Abstract

At present, synthetic dyes have been widely used in several industries such as textiles, rubber, paper, plastic, and leather tanning. The dyes in effluents are among the most aggressive pollutions of all the industrial sectors and can lead to severe water contamination as well as resource waste without proper treatment and recovery. In the present work, magnetic poly(aspartic acid)-poly(acrylic acid) hydrogels (PAsp-PAA/Fe3O4) with semi-interpenetrating networks are successfully prepared. Their physicochemical properties are systematically characterized using scanning electron microscopy, Fourier transform infrared spectroscopy, the Brunauer–Emmett–Teller method, thermogravimetric analysis, and vibrating sample magnetometry.

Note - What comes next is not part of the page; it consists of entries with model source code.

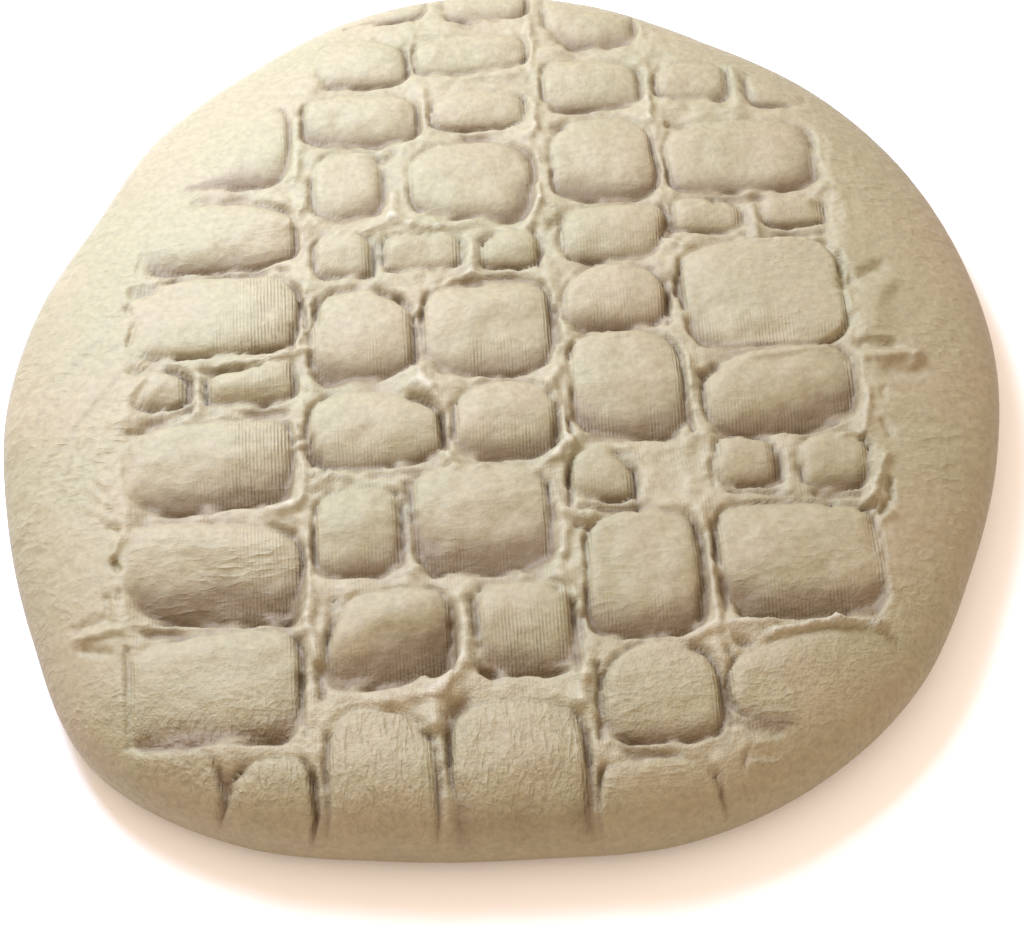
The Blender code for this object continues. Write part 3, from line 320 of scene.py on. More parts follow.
class PatSizes(bpy.types.PropertyGroup):
    """Sizes of the pat and of the pattern that is rolled into it."""

    dome_height: FloatProperty(
        name="Dome Height", description="Height of the pat before it is rolled",
        default=0.00608, unit="LENGTH", precision=5)
    belly_height: FloatProperty(
        name="Belly Height", description="Height at which the pat is widest",
        default=0.0024, unit="LENGTH", precision=4)
    base_inset: FloatProperty(
        name="Base Inset", description="How far the underside lies in from the belly",
        default=0.0016, unit="LENGTH", precision=4)
    dome_reach: FloatProperty(
        name="Dome Reach", description="Width of the rounded band round the level middle",
        default=0.0120, unit="LENGTH", precision=4)
    rolled_height: FloatProperty(
        name="Rolled Height", description="Height of the stones' crowns",
        default=0.00586, unit="LENGTH", precision=5)
    line_pitch: FloatProperty(
        name="Line Pitch", description="Spacing of the fine lines that the roller printed through",
        default=0.0002, unit="LENGTH", precision=5)
    columns: IntProperty(
        name="Columns", description="Grid columns between the two side margins",
        default=196, min=40)
    rows: IntProperty(
        name="Rows", description="Grid rows from the near end to the far end",
        default=318, min=40)


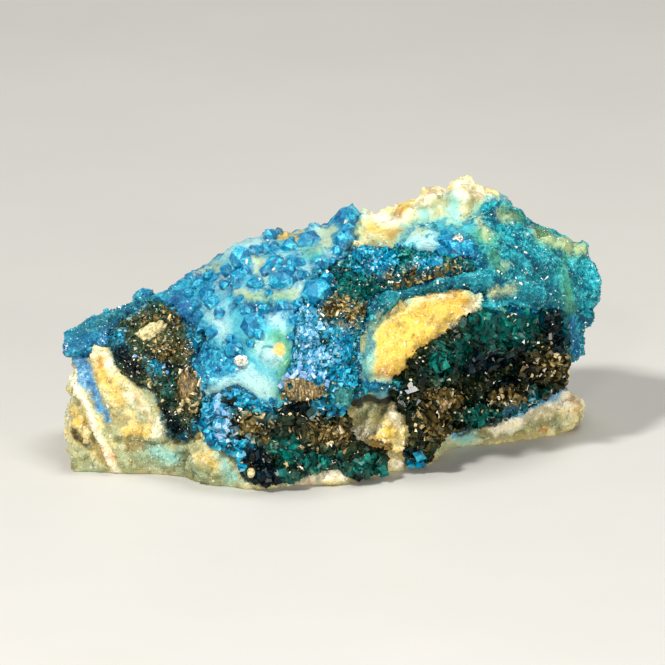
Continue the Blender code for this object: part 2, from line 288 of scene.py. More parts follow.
def place_points(obj, co):
    """Moves the object's points to these places in millimetres, none of them under the table."""
    co[:, 2] = np.maximum(co[:, 2], 0.0)
    obj.data.vertices.foreach_set("co", (co / 1000).astype(np.float32).ravel())
    obj.data.update()


def fractal(co, size, octaves=4, seed=0.0):
    """Noise of about -1 to 1 at each point, with forms of about this size in mm."""
    shift = Vector((seed, 2.3 * seed, -1.7 * seed))
    return np.array([noise.fractal(Vector(p) / size + shift, 0.8, 2.1, octaves) for p in co])


def billow(co, size, seed=0.0):
    """Rounded lumps of about this size: -0.6 in the creases between them, up to 0.8 on top."""
    shift = Vector((seed, -1.3 * seed, 2.9 * seed))
    return np.array([0.8 - 2 * min(0.7, noise.voronoi(Vector(p) / size + shift)[0][0]) for p in co])


def on_face(co):
    """Each point's place across and up the display face, as it is seen, in mm."""
    return co[:, 0], (co[:, 1] + 1000 * FOOT) * UP.y + co[:, 2] * UP.z


def reach(across, up, marks):
    """How far each spot lies inside the nearest mark, in mm, and less than 0 outside them all.
    A mark is how far it spreads, then places across and up the face that its path runs through."""
    best = np.full(len(across), -FARTHEST)
    for spread, *path in marks:
        path = np.array(path, float).reshape(-1, 2)
        for a, b in zip(path, path[1:] if len(path) > 1 else path):
            along = b - a
            share = ((across - a[0]) * along[0] + (up - a[1]) * along[1]) / max(along @ along, 1e-9)
            share = share.clip(0, 1)
            away = np.hypot(across - a[0] - share * along[0], up - a[1] - share * along[1])
            best = np.maximum(best, spread - away)
    return best


def store(obj, name, values):
    """Keeps a value for each of the object's points, over any older one of that name."""
    kept = obj.data.attributes.get(name) or obj.data.attributes.new(name, "FLOAT", "POINT")
    kept.data.foreach_set("value", values.astype(np.float32))


def read(obj, name):
    values = np.empty(len(obj.data.vertices), np.float32)
    obj.data.attributes[name].data.foreach_get("value", values)
    return values.astype(float)


def mark(obj, stains):
    """Stores each stain's reach on the object's points, its edges wandering as real stains' do.
    On slopes they wander more, and at the back there are none."""
    co = points(obj)
    across, up = on_face(co)
    turned = normals(obj) @ np.array(AWAY)
    tilt = np.clip(1 + turned / 0.4, 0, 1)  # 0 on the face that is seen, 1 where it turns away
    wander = 0.45 + 1.5 * tilt
    across = across + wander * fractal(co, 1.6, 3, 3.0)
    up = up + wander * fractal(co, 1.6, 3, 8.0)
    back = np.clip((turned - 0.25) / 0.35, 0, 1)
    for name, marks in stains.items():
        far = reach(across, up, marks) - 0.5 * tilt - FARTHEST * back
        store(obj, name, far.clip(-FARTHEST, FARTHEST))


def surface_of(mesh):
    """A mesh's surface in mm, to measure to."""
    return BVHTree.FromPolygons([v.co * 1000 for v in mesh.vertices],
                                [tuple(f.vertices) for f in mesh.polygons])


def nearness(co, *nodes):
    """How far each point is from the nearest of these solids, in mm."""
    solids = [surface_of(frame["nodes"][node].data) for node in nodes]
    far = []
    for p in co:
        found = [solid.find_nearest(p, FARTHEST)[3] for solid in solids]
        far.append(min([distance for distance in found if distance is not None], default=FARTHEST))
    return np.array(far)


def shown(piece, body_slot, *nodes):
    """Sets a finished piece to ride with the specimen, and hides the CAD nodes it may stand for."""
    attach(piece, "root")
    if nodes:
        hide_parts(*nodes)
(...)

Organic dye methylene blue (MB) and neutral red (NR) adsorption onto the PAsp-PAA/Fe3O4 hydrogel are studied for the first time, and the maximum adsorption capacities of MB and NR are calculated by using the Langmuir model as 357.14 and 370.37 mg·g–1, respectively. The adsorption kinetics can be well described by a pseudo-second-order kinetic model. Furthermore, reusability tests indicate that the hydrogel has good reproducibility. In conclusion, the results demonstrate that the PAsp-PAA/Fe3O4 hydrogel can used as an excellent adsorbent material for removing dye pollutants from wastewater.